Our culture has always placed a huge premium on knowledge. Jnana and Saraswati are not easily acquired. You ask for examples of the resources of socialisation: our intuitive relationship to Saraswati, vidya and jnana are excellent examples. In any case, a very brief answer can be given. Indians succumbed to the descriptions of the colonisers because Indians were unable to counter them with their native descriptions. The crises in Indian society that preceded Islamic colonialism had weakened the Indian intellectual traditions. The Muslims damaged this weakened culture so that when the British came, our resources were almost exhausted due to a millennium of lack of use and quite some abuse.
Q: Regarding Islamic colonisation, you say that it enabled the penetration of Islamic themes using Indian terms and concepts. This happened because Indian culture was already losing its vibrancy when Islam came to India… Can you speculate on why we were already losing vibrancy at that time, so that we became easy fodder for Islamic themes to enter our consciousness? How did Islam prevent us from accessing our own experiences?
A. I am still trying to understand this phenomenon fully. This requires research which is still ongoing. It would not be correct to speculate about such serious matters now. As it is, disciplines which claim to study India are full of speculations, conjectures, and pernicious nonsense. I would be very irresponsible (and unethical, to be honest) to add to that.

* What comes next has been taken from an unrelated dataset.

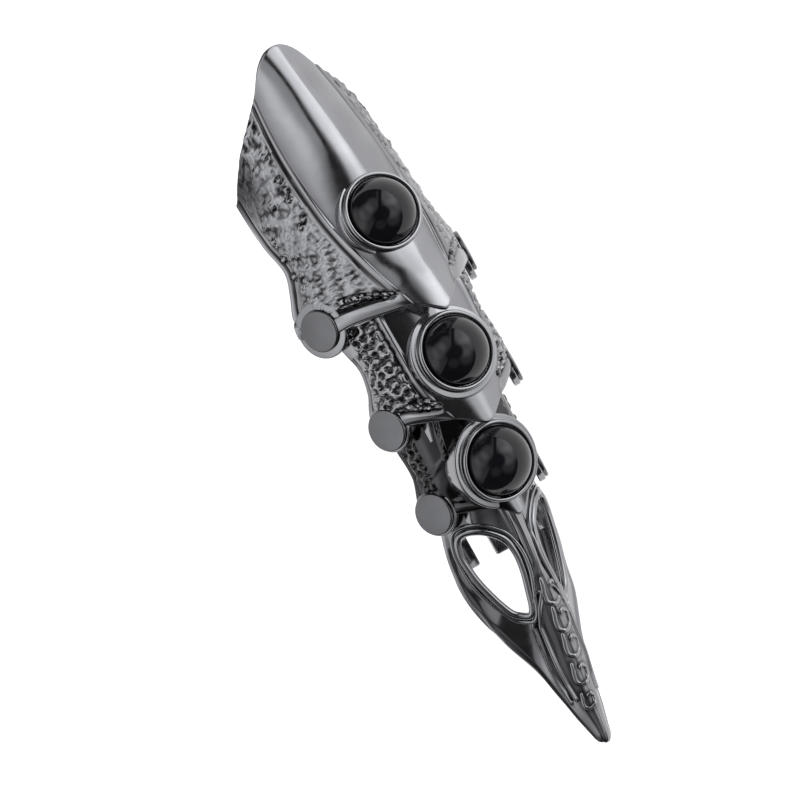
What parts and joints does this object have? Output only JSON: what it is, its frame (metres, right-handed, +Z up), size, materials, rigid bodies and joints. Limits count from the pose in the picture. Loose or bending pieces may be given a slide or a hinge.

However, the following can be safely said. There must have been a huge crisis (maybe, there were many crises) in our culture because of which certain kinds of enquiries died. Certain ‘developments’ in Indian culture about 1,000 years ago were probably responses to crises that we could not adequately meet. That is, not everything that emerged in our culture, even centuries before the Islamic colonialism, indexes our strength; some of these developments could well be expressions of weaknesses. This is a call to seriously study the Indian past, not the way JNU and Delhi University scholars have done until now, but in a scientific manner.